*Problem to solve*: Return exactly the listing's lines, from its first line to the line holding "HANG_X, HANG_Z = 0.7, 38.4", ends included.

──────── Record excerpts ────────

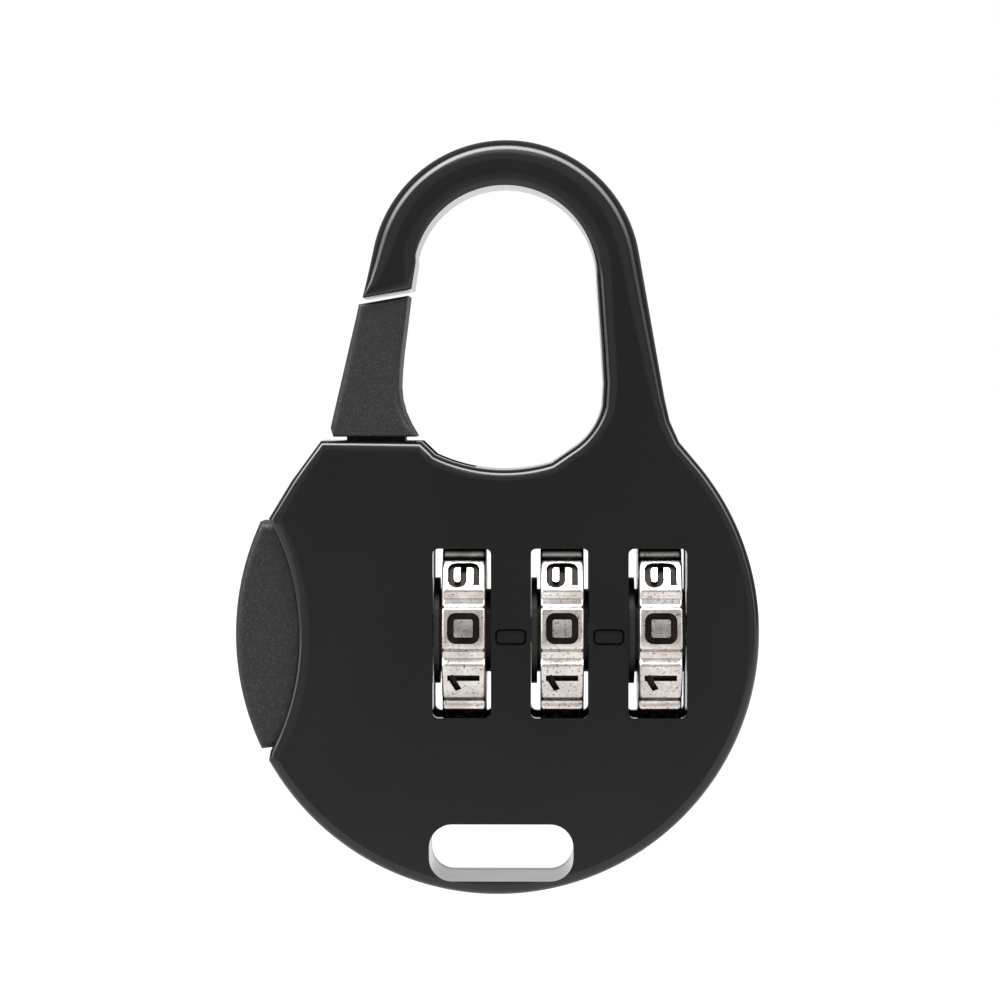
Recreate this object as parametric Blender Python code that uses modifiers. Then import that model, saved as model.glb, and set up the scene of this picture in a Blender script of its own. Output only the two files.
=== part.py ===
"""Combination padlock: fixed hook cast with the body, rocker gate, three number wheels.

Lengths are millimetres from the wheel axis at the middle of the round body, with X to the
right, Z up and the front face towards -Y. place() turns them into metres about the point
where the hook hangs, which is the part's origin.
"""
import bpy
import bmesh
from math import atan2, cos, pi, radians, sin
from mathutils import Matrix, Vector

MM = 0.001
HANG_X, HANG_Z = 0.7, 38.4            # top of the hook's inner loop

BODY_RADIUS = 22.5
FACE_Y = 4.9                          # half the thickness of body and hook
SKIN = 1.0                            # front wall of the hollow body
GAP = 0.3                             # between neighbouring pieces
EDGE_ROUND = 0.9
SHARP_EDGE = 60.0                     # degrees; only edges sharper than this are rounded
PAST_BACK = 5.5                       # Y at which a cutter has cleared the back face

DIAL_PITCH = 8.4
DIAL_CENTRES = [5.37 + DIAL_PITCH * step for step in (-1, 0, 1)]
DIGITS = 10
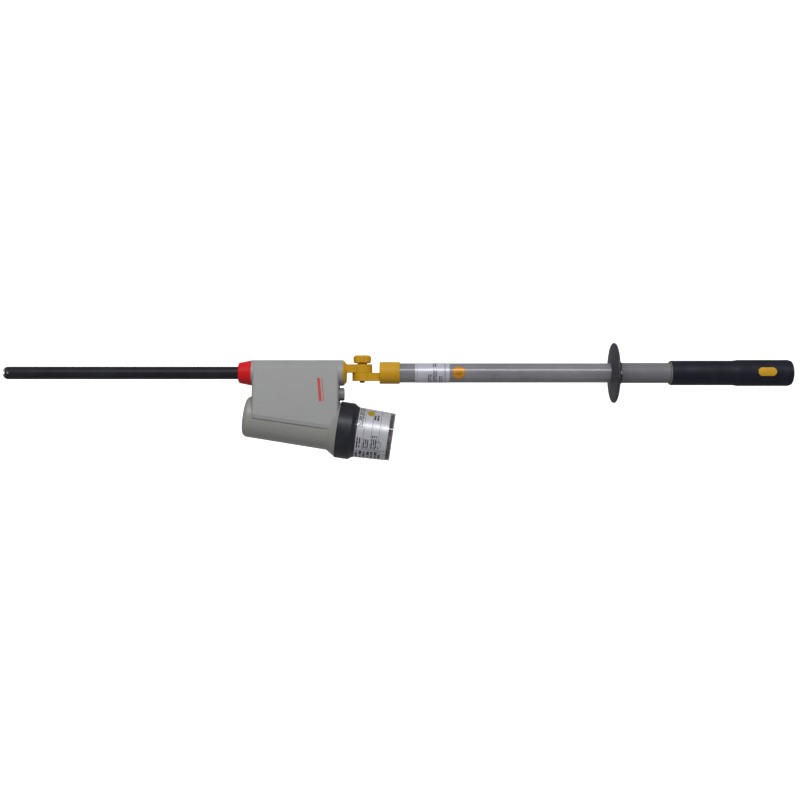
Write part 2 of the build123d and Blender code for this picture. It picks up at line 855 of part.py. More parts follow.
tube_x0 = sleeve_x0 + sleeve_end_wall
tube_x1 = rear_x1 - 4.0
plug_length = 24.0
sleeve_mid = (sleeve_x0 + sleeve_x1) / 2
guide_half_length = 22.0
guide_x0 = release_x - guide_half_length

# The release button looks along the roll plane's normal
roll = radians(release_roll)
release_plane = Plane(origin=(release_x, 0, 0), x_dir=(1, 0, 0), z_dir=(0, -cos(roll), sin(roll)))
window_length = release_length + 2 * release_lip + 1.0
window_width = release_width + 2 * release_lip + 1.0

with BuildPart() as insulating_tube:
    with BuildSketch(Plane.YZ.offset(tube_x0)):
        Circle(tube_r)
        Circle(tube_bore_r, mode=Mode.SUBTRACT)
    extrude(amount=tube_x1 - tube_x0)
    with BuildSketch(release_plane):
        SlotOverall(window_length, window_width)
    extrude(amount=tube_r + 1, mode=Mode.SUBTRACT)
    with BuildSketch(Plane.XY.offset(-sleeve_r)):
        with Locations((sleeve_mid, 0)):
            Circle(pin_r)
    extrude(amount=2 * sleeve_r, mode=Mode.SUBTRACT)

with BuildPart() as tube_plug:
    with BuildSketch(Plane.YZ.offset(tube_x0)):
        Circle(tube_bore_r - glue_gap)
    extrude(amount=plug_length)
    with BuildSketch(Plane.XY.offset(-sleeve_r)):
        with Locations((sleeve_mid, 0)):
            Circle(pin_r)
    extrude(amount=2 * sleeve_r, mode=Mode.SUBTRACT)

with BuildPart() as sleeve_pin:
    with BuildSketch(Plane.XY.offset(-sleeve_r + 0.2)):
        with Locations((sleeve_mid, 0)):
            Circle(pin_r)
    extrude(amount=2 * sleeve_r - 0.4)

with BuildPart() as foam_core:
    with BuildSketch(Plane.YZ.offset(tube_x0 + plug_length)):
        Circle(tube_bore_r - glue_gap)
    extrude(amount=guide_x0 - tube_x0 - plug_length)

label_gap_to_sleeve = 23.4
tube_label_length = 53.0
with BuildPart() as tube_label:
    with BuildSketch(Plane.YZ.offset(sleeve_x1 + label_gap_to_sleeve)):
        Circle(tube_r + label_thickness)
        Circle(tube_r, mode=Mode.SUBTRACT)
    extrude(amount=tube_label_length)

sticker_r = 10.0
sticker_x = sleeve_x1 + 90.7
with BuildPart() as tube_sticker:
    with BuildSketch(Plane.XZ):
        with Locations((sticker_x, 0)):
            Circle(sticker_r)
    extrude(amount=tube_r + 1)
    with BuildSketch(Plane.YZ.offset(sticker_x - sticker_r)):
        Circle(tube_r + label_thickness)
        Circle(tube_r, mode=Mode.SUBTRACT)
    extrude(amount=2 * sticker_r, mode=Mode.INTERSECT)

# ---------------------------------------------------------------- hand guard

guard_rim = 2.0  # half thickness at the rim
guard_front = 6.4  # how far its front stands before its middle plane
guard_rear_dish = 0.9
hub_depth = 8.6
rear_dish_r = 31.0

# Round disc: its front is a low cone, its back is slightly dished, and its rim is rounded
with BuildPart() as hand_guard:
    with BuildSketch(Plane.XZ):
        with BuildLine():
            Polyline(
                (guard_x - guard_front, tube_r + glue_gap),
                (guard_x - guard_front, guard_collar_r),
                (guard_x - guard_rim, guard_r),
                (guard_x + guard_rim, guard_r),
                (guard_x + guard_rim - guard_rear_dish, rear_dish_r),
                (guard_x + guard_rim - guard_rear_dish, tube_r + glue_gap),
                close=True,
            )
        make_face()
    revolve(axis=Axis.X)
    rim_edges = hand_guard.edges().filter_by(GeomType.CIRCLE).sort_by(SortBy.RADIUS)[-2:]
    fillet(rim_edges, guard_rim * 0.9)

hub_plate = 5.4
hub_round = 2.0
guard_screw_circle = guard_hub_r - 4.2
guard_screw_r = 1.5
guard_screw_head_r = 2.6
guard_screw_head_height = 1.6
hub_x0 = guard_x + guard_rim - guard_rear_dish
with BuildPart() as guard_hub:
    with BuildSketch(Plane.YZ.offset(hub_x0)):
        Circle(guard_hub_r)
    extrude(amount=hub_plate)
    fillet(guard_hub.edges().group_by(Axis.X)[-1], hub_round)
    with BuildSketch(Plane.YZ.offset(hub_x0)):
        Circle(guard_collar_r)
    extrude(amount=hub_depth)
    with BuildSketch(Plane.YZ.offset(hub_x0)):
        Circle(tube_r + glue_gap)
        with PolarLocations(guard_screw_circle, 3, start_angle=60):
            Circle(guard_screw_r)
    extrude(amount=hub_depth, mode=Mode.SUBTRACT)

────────

*Output*:
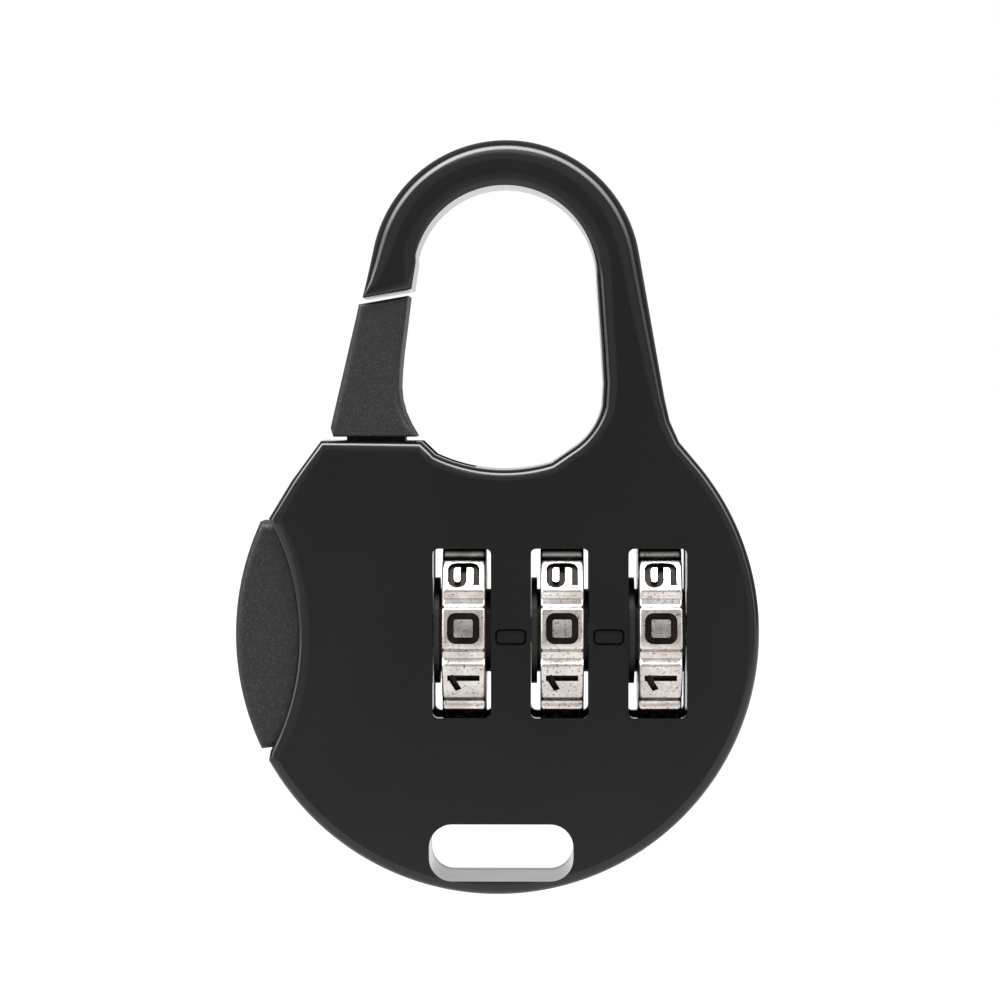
Recreate this object as parametric Blender Python code that uses modifiers. Then import that model, saved as model.glb, and set up the scene of this picture in a Blender script of its own. Output only the two files.
=== part.py ===
"""Combination padlock: fixed hook cast with the body, rocker gate, three number wheels.

Lengths are millimetres from the wheel axis at the middle of the round body, with X to the
right, Z up and the front face towards -Y. place() turns them into metres about the point
where the hook hangs, which is the part's origin.
"""
import bpy
import bmesh
from math import atan2, cos, pi, radians, sin
from mathutils import Matrix, Vector

MM = 0.001
HANG_X, HANG_Z = 0.7, 38.4            # top of the hook's inner loop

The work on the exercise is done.